- **Instructions to follow**:
Copy out all lines in the data below containing the string "limits".

- **Provided material**:

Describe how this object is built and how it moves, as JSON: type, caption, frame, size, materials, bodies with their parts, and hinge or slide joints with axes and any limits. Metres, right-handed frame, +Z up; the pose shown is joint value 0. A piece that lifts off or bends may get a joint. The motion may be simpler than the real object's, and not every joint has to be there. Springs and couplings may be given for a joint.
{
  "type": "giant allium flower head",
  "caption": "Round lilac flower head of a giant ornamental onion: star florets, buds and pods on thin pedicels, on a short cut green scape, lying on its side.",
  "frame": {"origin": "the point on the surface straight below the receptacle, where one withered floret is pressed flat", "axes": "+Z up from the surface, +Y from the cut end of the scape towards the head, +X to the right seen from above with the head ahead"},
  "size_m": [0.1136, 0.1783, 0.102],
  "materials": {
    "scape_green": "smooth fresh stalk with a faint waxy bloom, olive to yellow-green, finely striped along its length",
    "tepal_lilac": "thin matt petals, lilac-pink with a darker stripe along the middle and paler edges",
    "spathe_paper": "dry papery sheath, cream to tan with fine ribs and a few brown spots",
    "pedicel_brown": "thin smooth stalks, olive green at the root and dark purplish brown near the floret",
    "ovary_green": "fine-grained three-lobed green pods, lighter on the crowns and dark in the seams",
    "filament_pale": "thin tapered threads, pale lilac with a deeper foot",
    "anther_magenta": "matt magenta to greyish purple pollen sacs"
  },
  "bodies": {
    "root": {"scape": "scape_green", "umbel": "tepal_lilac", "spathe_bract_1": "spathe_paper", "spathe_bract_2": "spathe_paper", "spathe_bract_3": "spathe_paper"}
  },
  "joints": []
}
--
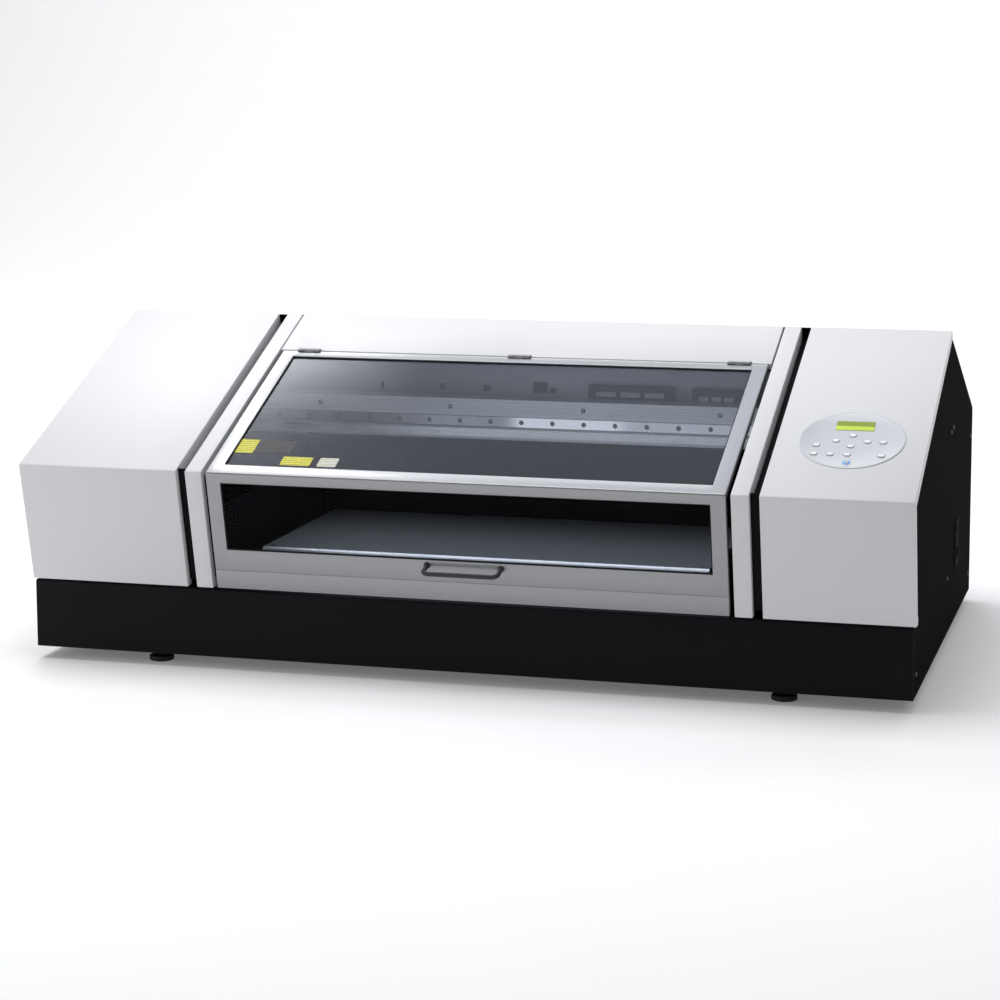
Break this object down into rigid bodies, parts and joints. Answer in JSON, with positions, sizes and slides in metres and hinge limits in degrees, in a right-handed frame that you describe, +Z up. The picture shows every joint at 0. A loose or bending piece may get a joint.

- **Response to this exercise**:
Describe how this object is built and how it moves, as JSON: type, caption, frame, size, materials, bodies with their parts, and hinge or slide joints with axes and any limits. Metres, right-handed frame, +Z up; the pose shown is joint value 0. A piece that lifts off or bends may get a joint. The motion may be simpler than the real object's, and not every joint has to be there. Springs and couplings may be given for a joint.
Break this object down into rigid bodies, parts and joints. Answer in JSON, with positions, sizes and slides in metres and hinge limits in degrees, in a right-handed frame that you describe, +Z up. The picture shows every joint at 0. A loose or bending piece may get a joint.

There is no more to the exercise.